-- DATASET ROWS --
^^^^^^^^^^^^^^^^
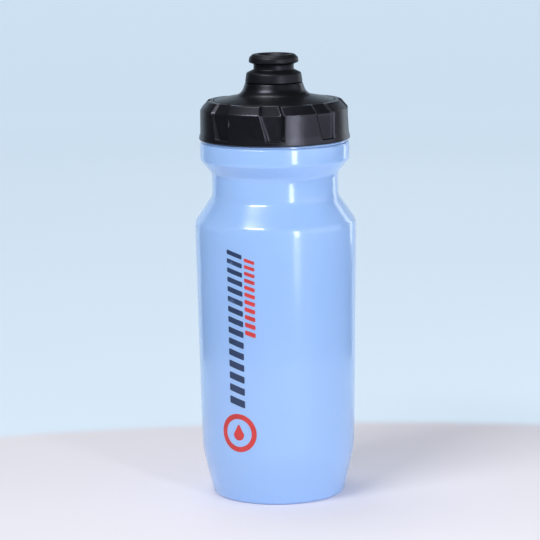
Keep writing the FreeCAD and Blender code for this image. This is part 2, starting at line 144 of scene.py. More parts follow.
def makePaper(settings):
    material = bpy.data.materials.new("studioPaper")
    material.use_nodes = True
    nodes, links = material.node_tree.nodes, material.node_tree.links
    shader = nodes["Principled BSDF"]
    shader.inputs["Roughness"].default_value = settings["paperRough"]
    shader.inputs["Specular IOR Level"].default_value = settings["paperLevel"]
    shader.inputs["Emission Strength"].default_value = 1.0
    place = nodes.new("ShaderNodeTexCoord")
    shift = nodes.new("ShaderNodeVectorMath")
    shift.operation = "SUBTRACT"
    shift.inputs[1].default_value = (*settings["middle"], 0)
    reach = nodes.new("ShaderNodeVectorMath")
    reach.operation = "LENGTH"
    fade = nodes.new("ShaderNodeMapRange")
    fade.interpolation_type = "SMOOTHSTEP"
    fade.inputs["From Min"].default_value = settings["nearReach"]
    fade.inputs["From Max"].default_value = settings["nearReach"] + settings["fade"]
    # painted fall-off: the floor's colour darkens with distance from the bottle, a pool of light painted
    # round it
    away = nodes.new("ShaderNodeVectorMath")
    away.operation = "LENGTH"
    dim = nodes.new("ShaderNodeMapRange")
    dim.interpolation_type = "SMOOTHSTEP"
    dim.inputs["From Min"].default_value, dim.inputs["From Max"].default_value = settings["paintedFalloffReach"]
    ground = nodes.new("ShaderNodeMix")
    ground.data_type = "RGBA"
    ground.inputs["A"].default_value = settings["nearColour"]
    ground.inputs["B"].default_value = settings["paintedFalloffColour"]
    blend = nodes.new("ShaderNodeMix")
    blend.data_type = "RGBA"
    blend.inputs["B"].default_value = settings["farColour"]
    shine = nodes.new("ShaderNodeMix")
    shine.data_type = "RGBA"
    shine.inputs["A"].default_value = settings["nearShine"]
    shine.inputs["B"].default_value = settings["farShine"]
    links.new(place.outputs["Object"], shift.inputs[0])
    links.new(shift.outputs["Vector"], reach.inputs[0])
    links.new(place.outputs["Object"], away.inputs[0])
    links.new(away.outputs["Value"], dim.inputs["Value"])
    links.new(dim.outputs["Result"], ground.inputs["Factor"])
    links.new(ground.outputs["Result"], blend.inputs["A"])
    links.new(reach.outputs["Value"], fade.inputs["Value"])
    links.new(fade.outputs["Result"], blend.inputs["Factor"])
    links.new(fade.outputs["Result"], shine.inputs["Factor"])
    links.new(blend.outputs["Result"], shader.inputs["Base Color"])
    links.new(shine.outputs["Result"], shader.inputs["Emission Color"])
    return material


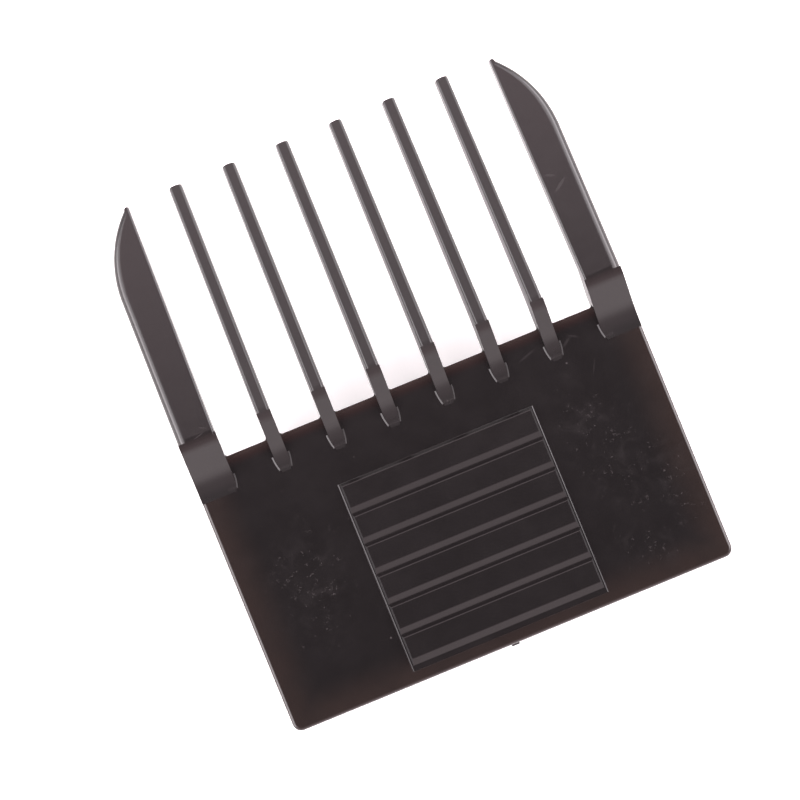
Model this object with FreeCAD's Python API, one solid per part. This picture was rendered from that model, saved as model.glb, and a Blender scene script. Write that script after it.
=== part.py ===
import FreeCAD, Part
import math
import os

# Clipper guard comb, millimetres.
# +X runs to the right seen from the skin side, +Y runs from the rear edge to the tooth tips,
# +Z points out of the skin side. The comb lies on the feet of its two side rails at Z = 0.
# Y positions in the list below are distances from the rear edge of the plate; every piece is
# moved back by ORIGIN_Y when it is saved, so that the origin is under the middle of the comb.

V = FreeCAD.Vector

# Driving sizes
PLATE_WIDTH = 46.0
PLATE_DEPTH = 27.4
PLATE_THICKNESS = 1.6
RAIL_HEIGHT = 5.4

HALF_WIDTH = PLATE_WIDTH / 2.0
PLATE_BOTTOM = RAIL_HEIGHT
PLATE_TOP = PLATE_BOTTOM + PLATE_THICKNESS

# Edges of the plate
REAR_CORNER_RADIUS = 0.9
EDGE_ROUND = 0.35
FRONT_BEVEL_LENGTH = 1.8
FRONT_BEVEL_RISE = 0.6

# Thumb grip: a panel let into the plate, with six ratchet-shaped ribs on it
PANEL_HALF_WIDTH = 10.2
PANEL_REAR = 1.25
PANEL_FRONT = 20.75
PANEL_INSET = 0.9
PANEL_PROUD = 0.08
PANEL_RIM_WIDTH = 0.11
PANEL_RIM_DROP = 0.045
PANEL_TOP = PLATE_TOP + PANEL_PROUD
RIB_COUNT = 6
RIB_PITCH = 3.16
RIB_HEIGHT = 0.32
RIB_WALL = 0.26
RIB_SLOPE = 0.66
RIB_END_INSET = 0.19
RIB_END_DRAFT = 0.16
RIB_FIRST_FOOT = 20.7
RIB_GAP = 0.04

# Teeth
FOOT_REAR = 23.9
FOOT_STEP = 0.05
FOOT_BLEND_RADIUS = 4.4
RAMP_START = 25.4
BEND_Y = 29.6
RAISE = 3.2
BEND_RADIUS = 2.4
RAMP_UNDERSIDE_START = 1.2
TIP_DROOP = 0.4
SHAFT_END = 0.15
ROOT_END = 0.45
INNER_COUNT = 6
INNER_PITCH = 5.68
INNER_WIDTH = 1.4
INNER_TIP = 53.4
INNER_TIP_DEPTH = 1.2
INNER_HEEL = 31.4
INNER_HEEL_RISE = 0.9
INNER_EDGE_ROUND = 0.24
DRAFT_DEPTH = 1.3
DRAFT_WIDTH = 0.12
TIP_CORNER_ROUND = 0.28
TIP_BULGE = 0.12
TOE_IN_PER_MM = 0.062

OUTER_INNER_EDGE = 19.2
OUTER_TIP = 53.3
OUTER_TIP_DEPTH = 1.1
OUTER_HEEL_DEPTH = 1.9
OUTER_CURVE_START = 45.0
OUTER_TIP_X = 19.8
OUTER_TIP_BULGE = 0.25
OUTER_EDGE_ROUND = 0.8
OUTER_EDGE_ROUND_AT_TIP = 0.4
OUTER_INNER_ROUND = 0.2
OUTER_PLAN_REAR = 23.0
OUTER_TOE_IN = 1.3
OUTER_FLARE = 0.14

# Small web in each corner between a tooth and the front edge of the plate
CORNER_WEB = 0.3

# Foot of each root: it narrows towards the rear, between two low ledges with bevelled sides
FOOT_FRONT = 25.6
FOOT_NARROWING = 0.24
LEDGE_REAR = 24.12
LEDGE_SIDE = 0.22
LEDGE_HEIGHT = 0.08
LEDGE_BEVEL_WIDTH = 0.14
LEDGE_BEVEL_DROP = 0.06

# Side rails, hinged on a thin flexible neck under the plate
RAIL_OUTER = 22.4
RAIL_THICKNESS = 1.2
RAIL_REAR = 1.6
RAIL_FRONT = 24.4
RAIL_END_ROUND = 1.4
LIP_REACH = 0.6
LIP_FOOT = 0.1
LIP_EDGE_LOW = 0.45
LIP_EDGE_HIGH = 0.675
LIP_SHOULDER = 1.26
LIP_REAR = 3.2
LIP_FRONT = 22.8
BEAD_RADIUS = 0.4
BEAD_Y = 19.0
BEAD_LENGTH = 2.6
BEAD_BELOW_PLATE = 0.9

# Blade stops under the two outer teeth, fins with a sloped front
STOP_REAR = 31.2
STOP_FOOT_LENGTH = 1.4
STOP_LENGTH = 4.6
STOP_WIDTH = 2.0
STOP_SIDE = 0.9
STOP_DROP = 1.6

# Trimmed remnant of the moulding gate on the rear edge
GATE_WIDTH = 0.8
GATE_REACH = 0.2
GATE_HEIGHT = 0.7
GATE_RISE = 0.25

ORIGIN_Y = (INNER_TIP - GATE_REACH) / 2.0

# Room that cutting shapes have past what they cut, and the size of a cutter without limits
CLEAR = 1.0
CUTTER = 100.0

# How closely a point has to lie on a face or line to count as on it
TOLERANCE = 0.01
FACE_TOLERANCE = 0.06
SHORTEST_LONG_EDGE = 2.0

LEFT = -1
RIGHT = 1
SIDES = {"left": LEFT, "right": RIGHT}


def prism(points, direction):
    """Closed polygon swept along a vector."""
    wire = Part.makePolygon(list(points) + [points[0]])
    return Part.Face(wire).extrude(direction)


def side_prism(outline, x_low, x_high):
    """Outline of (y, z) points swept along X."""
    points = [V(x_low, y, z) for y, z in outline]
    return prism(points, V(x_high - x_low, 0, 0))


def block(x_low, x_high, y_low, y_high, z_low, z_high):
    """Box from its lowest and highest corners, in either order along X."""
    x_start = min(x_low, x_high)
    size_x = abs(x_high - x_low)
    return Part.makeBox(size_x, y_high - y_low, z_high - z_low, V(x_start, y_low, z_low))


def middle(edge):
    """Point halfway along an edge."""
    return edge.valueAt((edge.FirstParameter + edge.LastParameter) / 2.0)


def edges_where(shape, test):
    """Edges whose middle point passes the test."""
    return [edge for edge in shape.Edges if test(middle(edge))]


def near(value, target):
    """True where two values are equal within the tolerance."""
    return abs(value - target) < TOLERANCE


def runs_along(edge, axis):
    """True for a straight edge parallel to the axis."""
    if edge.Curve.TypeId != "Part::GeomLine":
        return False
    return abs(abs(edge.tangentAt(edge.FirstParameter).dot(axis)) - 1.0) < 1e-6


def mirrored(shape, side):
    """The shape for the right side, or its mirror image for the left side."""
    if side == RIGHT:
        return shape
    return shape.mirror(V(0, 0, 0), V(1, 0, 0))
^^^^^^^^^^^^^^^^
-- TASK GOAL --
Looking at the data above, return every line from the one with "Model this object" down to the one with "RAIL_HEIGHT = 5.4", exactly and inclusively.

-- IN RESPONSE --
Model this object with FreeCAD's Python API, one solid per part. This picture was rendered from that model, saved as model.glb, and a Blender scene script. Write that script after it.
=== part.py ===
import FreeCAD, Part
import math
import os

# Clipper guard comb, millimetres.
# +X runs to the right seen from the skin side, +Y runs from the rear edge to the tooth tips,
# +Z points out of the skin side. The comb lies on the feet of its two side rails at Z = 0.
# Y positions in the list below are distances from the rear edge of the plate; every piece is
# moved back by ORIGIN_Y when it is saved, so that the origin is under the middle of the comb.

V = FreeCAD.Vector

# Driving sizes
PLATE_WIDTH = 46.0
PLATE_DEPTH = 27.4
PLATE_THICKNESS = 1.6
RAIL_HEIGHT = 5.4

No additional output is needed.